Aim: Beginning with the first line below, please repeat the material exactly, ending with the line that includes "const roundSteps = 72;".

Supplied material:
· · · · · · ·

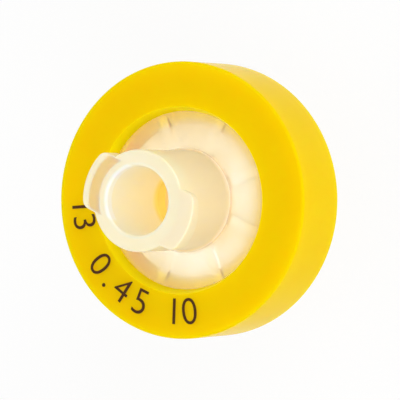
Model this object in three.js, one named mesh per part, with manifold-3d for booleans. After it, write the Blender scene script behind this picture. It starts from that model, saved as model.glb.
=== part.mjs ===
// A 13 mm disc filter for syringes: two luer housings with a membrane clamped between their
// rims, held together by a ring moulded over the stack. Millimetres, +Z up, inlet on top.
// The origin is the centre of the outlet tip's end face.
import * as THREE from 'three';
import { mergeVertices } from 'three/addons/utils/BufferGeometryUtils.js';
import Module from 'manifold-3d';

const wasm = await Module();
wasm.setup();

// ---- driving dimensions --------------------------------------------------------------
const roundSteps = 72;          // sides of every turned shape

// membrane and the clamped stack
const membraneRadius = 6.5;
const membraneThickness = 0.18;
const membraneClearance = 0.1;  // radial, in its seat
const clampWidth = 0.6;         // how much of the membrane's edge the rims hold
const rimWidth = 1.1;           // of both housings, outside the membrane's seat
const inletPlate = 1.0;         // wall thickness over the chamber
const outletPlate = 1.0;
const inletChannel = 0.5;       // height of the gap over the membrane
const ceilingSlope = 1.0;       // width of the edge where its ceiling comes down to the membrane
const outletChannel = 0.45;     // height of the gap under it

// ring
const ringClearance = 0.05;     // radial, around the housings' rims
const ringWall = 1.06;          // outside the rims, at the inlet side
const ringDraft = 0.13;         // how much wider the ring is at the outlet side
const ringLip = 0.88;           // thickness of the lips over the rims
const lipReach = 0.21;          // how far a lip reaches in past the chamber's wall
const bevelWidth = 0.27;        // of a lip's sloping inner edge
const ringEdge = 0.16;          // rounding of the outer edges

// luer taper, 6 % on the diameter
const luerTaper = 0.03;         // on the radius, for each unit of length

// inlet: luer socket with two lock lugs
const socketMouthRadius = 2.135;
const socketLength = 6.04;      // above the plate
const socketWall = 0.995;       // at the mouth
const socketDraft = 0.04;       // how much the wall's outside grows down to its root
const socketRoot = 0.3;         // fillet where it meets the plate
const mouthChamfer = 0.1;
const boreFootChamfer = 0.08;   // where the bore opens into the chamber
const lugReach = 0.77;          // outside the socket's wall
const lugWidth = 3.7;           // between a lug's straight ends
const lugCorner = 0.6;          // rounding of their outer corners
const lugStart = 0.5;           // thickness at the thin end
const threadLead = 5;           // rise of the lug's underside for a full turn

// ribs under the inlet plate and rings on the outlet plate
const ribCount = 8;
const ribWidth = 0.75;
const ribStart = 0.55;          // from the edge of the bore to a rib's inner end
const supportRingCount = 3;
const supportRingWidth = 0.6;
const drainWidth = 0.8;

// outlet: boss and male luer tip
const tipLength = 7.8;
const tipEndRadius = 1.975;
const tipBoreRadius = 1.0;
const tipChamfer = 0.2;
const bossStep = 0.79;          // outside the tip's root
const bossHeight = 2.0;         // below the plate
const bossFillet = 0.25;
const boreFunnel = 0.4;         // where the chamber drains into the tip

// ---- levels and radii worked out from them ----------------------------------------------
const outletPlateUnder = tipLength + bossHeight;
const ringBottom = outletPlateUnder - ringLip;
const drainFloor = outletPlateUnder + outletPlate;
const membraneUnder = drainFloor + outletChannel;
const membraneTop = membraneUnder + membraneThickness;
const chamberCeiling = membraneTop + inletChannel;
const inletPlateTop = chamberCeiling + inletPlate;
const ringTop = inletPlateTop + ringLip;
const socketEnd = inletPlateTop + socketLength;
const chamberRadius = membraneRadius - clampWidth;
const seatRadius = membraneRadius + membraneClearance;
const flangeRadius = seatRadius + rimWidth;
const ringInside = flangeRadius + ringClearance;
const ringFrontRadius = ringInside + ringWall;
const ringRearRadius = ringFrontRadius + ringDraft;
const windowRadius = chamberRadius - lipReach;
const socketEndRadius = socketMouthRadius + socketWall;
const socketRootRadius = socketEndRadius + socketDraft;
const lugRadius = socketEndRadius + lugReach;
const boreFoot = chamberCeiling + boreFootChamfer;
const boreRadiusAt = (z) => socketMouthRadius - luerTaper * (socketEnd - z);
const boreOpening = boreRadiusAt(boreFoot) + boreFootChamfer;
const tipRadiusAt = (z) => tipEndRadius + luerTaper * z;
const bossRadius = tipRadiusAt(tipLength) + bossStep;
const drainOpening = tipBoreRadius + boreFunnel;

// ---- materials -------------------------------------------------------------------------
const plastic = (color, roughness) => new THREE.MeshStandardMaterial({ color, roughness, metalness: 0 });
const naturalPlastic = plastic(0xf6e4c0, 0.35);
const yellowPlastic = plastic(0xf3c900, 0.3);
const membraneWhite = plastic(0xf7f4ea, 0.8);

// ---- helpers ---------------------------------------------------------------------------
// Points on a quarter of a circle or a part of one, from one angle to another in degrees.
function arc(centreR, centreZ, radius, from, to, steps = 4) {
  return Array.from({ length: steps + 1 }, (_, i) => {
    const a = THREE.MathUtils.degToRad(from + ((to - from) * i) / steps);
    return [centreR + radius * Math.cos(a), centreZ + radius * Math.sin(a)];
  });
}

// A solid of revolution about Z. The outline is a list of [radius, height], anticlockwise
// when the radius points right and the height up. It closes on itself, or on the axis.
function turned(outline) {
  const points = outline.map(([r, z]) => new THREE.Vector2(r, z));
  const onAxis = outline[0][0] === 0;
  if (!onAxis) points.push(points[0].clone());
  return new THREE.LatheGeometry(points, roundSteps).rotateX(Math.PI / 2);
}

function solid(geometry) {
  const weldDistance = 1e-5;
  const bare = geometry.clone();
  bare.deleteAttribute('normal');
  bare.deleteAttribute('uv');
  const merged = mergeVertices(bare, weldDistance);
  const vertProperties = new Float32Array(merged.attributes.position.array);
  const triVerts = new Uint32Array(merged.index.array);
  return new wasm.Manifold(new wasm.Mesh({ numProp: 3, vertProperties, triVerts }));
}

function geometryOf(manifold) {
  const { vertProperties, triVerts } = manifold.getMesh();
  const geometry = new THREE.BufferGeometry();
  geometry.setAttribute('position', new THREE.BufferAttribute(vertProperties, 3));
  geometry.setIndex(new THREE.BufferAttribute(triVerts, 1));
  geometry.computeVertexNormals();
  return geometry;
}

function piece(name, geometry, material) {
  const mesh = new THREE.Mesh(geometry, material);
  mesh.name = name;
  return mesh;
}

// A bar along a radius, between two heights, turned to its place.
function radialBar(fromR, toR, width, bottom, top, angle) {
  const bar = new THREE.BoxGeometry(toR - fromR, width, top - bottom);
  bar.translate((fromR + toR) / 2, 0, (bottom + top) / 2);
  return solid(bar.rotateZ(angle));
}

// ---- inlet housing -----------------------------------------------------------------------
// A lock lug: its ends are parallel, its top is flush with the socket's end, and its underside
// follows the right-hand lead of a luer lock. It reaches into the socket's wall.
function lockLug(direction) {
  const half = lugWidth / 2;
  const root = socketMouthRadius + socketWall / 2;
  const rootTurn = Math.asin(half / root);
  const cornerY = half - lugCorner;
  const cornerX = Math.sqrt((lugRadius - lugCorner) ** 2 - cornerY ** 2);
  const cornerTurn = Math.atan2(cornerY, cornerX);  // where a corner ends on the outside
  const outline = new THREE.Shape();
  outline.moveTo(root * Math.cos(rootTurn), -half);
  outline.lineTo(cornerX, -half);
  outline.absarc(cornerX, -cornerY, lugCorner, -Math.PI / 2, -cornerTurn, false);
  outline.absarc(0, 0, lugRadius, -cornerTurn, cornerTurn, false);
  outline.absarc(cornerX, cornerY, lugCorner, cornerTurn, Math.PI / 2, false);
  outline.lineTo(root * Math.cos(rootTurn), half);
  outline.absarc(0, 0, root, rootTurn, -rootTurn, true);
  const lug = new THREE.ExtrudeGeometry(outline, { depth: 1, bevelEnabled: false, curveSegments: 5 });
  const place = lug.attributes.position;  // extruded from 0 up, then each end gets its height
  const thinEnd = Math.asin(half / socketEndRadius);
  for (let i = 0; i < place.count; i++) {
    const angle = Math.atan2(place.getY(i), place.getX(i));
    const thickness = lugStart + (threadLead * (thinEnd - angle)) / (2 * Math.PI);
    place.setZ(i, place.getZ(i) > 0 ? socketEnd : socketEnd - thickness);
  }
  return solid(lug.rotateZ(direction));
}

function inletHousing() {
  const body = turned([
    [boreOpening, chamberCeiling],
    [chamberRadius - ceilingSlope, chamberCeiling],
    [chamberRadius, membraneTop],
    [flangeRadius, membraneTop],
    [flangeRadius, inletPlateTop],
    [socketRootRadius + socketRoot, inletPlateTop],
    ...arc(socketRootRadius + socketRoot, inletPlateTop + socketRoot, socketRoot, 270, 180).slice(1),
    [socketEndRadius, socketEnd],
    [socketMouthRadius + mouthChamfer, socketEnd],
    [boreRadiusAt(socketEnd - mouthChamfer), socketEnd - mouthChamfer],
    [boreRadiusAt(boreFoot), boreFoot],
  ]);
  let housing = solid(body).add(lockLug(0)).add(lockLug(Math.PI));
  const ribTop = chamberCeiling + inletPlate / 2;  // sunk into the plate and the rim
  const ribEnd = chamberRadius + clampWidth / 2;
  for (let i = 0; i < ribCount; i++) {
    const angle = (2 * Math.PI * i) / ribCount;
    housing = housing.add(radialBar(boreOpening + ribStart, ribEnd, ribWidth, membraneTop, ribTop, angle));
  }
  return piece('inlet_housing', geometryOf(housing), naturalPlastic);
}

// ---- outlet housing ----------------------------------------------------------------------
// Rings that hold the membrane up, evenly spaced from the drain to the chamber's wall and cut
// by radial drains that lie between the inlet ribs.
function supportRings() {
  const ringFoot = drainFloor - outletPlate / 2;  // sunk into the plate
  const gap = (chamberRadius - drainOpening - supportRingCount * supportRingWidth) / (supportRingCount + 1);
  const ring = (i) => {
    const inner = drainOpening + gap + i * (supportRingWidth + gap);
    const outer = inner + supportRingWidth;
    return solid(turned([
      [inner, ringFoot],
      [outer, ringFoot],
      [outer, membraneUnder],
      [inner, membraneUnder],
    ]));
  };
  let rings = ring(0);
  for (let i = 1; i < supportRingCount; i++) rings = rings.add(ring(i));
  const cutTop = membraneUnder + outletChannel;
  for (let i = 0; i < ribCount / 2; i++) {
    const angle = (2 * Math.PI * (i + 0.5)) / ribCount;
    rings = rings.subtract(radialBar(-chamberRadius, chamberRadius, drainWidth, drainFloor, cutTop, angle));
  }
  return rings;
}

function outletHousing() {
  const body = turned([
    [tipBoreRadius, 0],
    [tipEndRadius - tipChamfer, 0],
    [tipRadiusAt(tipChamfer), tipChamfer],
    [tipRadiusAt(tipLength), tipLength],
    [bossRadius - bossFillet, tipLength],
    ...arc(bossRadius - bossFillet, tipLength + bossFillet, bossFillet, 270, 360).slice(1),
    [bossRadius, outletPlateUnder],
    [flangeRadius, outletPlateUnder],
    [flangeRadius, membraneTop],
    [seatRadius, membraneTop],
    [seatRadius, membraneUnder],
    [chamberRadius, membraneUnder],
    [chamberRadius, drainFloor],
    [drainOpening, drainFloor],
    [tipBoreRadius, drainFloor - boreFunnel],
  ]);
  return piece('outlet_housing', geometryOf(solid(body).add(supportRings())), naturalPlastic);
}

// ---- membrane and ring ---------------------------------------------------------------------
function membrane() {
  const disc = turned([
    [0, membraneUnder],
    [membraneRadius, membraneUnder],
    [membraneRadius, membraneTop],
    [0, membraneTop],
  ]);
  return piece('membrane', geometryOf(solid(disc)), membraneWhite);
}

function overmouldRing() {
  const bevelTop = windowRadius + bevelWidth;
  const ring = turned([
    [ringInside, outletPlateUnder],
    [windowRadius, outletPlateUnder],
    [bevelTop, ringBottom],
    ...arc(ringRearRadius - ringEdge, ringBottom + ringEdge, ringEdge, 270, 360),
    ...arc(ringFrontRadius - ringEdge, ringTop - ringEdge, ringEdge, 0, 90),
    [bevelTop, ringTop],
    [windowRadius, inletPlateTop],
    [ringInside, inletPlateTop],
  ]);
  return piece('overmould_ring', geometryOf(solid(ring)), yellowPlastic);
}

const filter = new THREE.Group();
filter.name = 'syringe_filter';
filter.add(inletHousing(), membrane(), outletHousing(), overmouldRing());

export default filter;
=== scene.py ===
import math

import bmesh
import bpy
from mathutils import Matrix, Vector


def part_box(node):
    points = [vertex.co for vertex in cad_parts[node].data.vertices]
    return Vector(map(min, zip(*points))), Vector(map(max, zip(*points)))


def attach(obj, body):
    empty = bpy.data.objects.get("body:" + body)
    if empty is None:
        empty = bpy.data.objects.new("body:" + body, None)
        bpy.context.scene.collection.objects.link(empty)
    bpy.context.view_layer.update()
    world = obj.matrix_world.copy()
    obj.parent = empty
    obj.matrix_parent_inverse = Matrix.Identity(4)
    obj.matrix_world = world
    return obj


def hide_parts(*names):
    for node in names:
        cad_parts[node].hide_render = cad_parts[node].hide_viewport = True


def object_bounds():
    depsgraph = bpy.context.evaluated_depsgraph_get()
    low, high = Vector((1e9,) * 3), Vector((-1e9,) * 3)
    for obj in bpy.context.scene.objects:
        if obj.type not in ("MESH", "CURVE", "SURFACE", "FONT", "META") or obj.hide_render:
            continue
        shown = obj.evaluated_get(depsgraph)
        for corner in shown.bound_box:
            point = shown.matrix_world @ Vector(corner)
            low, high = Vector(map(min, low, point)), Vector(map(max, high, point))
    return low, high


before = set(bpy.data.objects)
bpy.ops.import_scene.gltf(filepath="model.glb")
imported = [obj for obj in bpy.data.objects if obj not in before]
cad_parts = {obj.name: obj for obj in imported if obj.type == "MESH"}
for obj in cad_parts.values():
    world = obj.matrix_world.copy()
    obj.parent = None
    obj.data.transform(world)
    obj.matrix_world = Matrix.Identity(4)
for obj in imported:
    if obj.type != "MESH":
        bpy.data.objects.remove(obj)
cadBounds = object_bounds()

mm = 0.001  # every size below is in millimetres, and turns are in degrees


# levels and radii that the frame gives
def lowest(node):
    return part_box(node)[0].z / mm


def highest(node):
    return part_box(node)[1].z / mm


def radius(node):
    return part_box(node)[1].x / mm


socketEnd = highest("inlet_housing")
tipEnd = lowest("outlet_housing")
flangeRadius = radius("outlet_housing")
membraneTop = highest("membrane")
membraneUnder = lowest("membrane")
membraneRadius = radius("membrane")
ringTop = highest("overmould_ring")
ringBottom = lowest("overmould_ring")
ringRearRadius = radius("overmould_ring")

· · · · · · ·

Result:
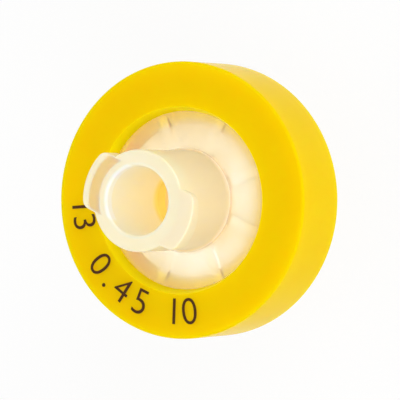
Model this object in three.js, one named mesh per part, with manifold-3d for booleans. After it, write the Blender scene script behind this picture. It starts from that model, saved as model.glb.
=== part.mjs ===
// A 13 mm disc filter for syringes: two luer housings with a membrane clamped between their
// rims, held together by a ring moulded over the stack. Millimetres, +Z up, inlet on top.
// The origin is the centre of the outlet tip's end face.
import * as THREE from 'three';
import { mergeVertices } from 'three/addons/utils/BufferGeometryUtils.js';
import Module from 'manifold-3d';

const wasm = await Module();
wasm.setup();

// ---- driving dimensions --------------------------------------------------------------
const roundSteps = 72;          // sides of every turned shape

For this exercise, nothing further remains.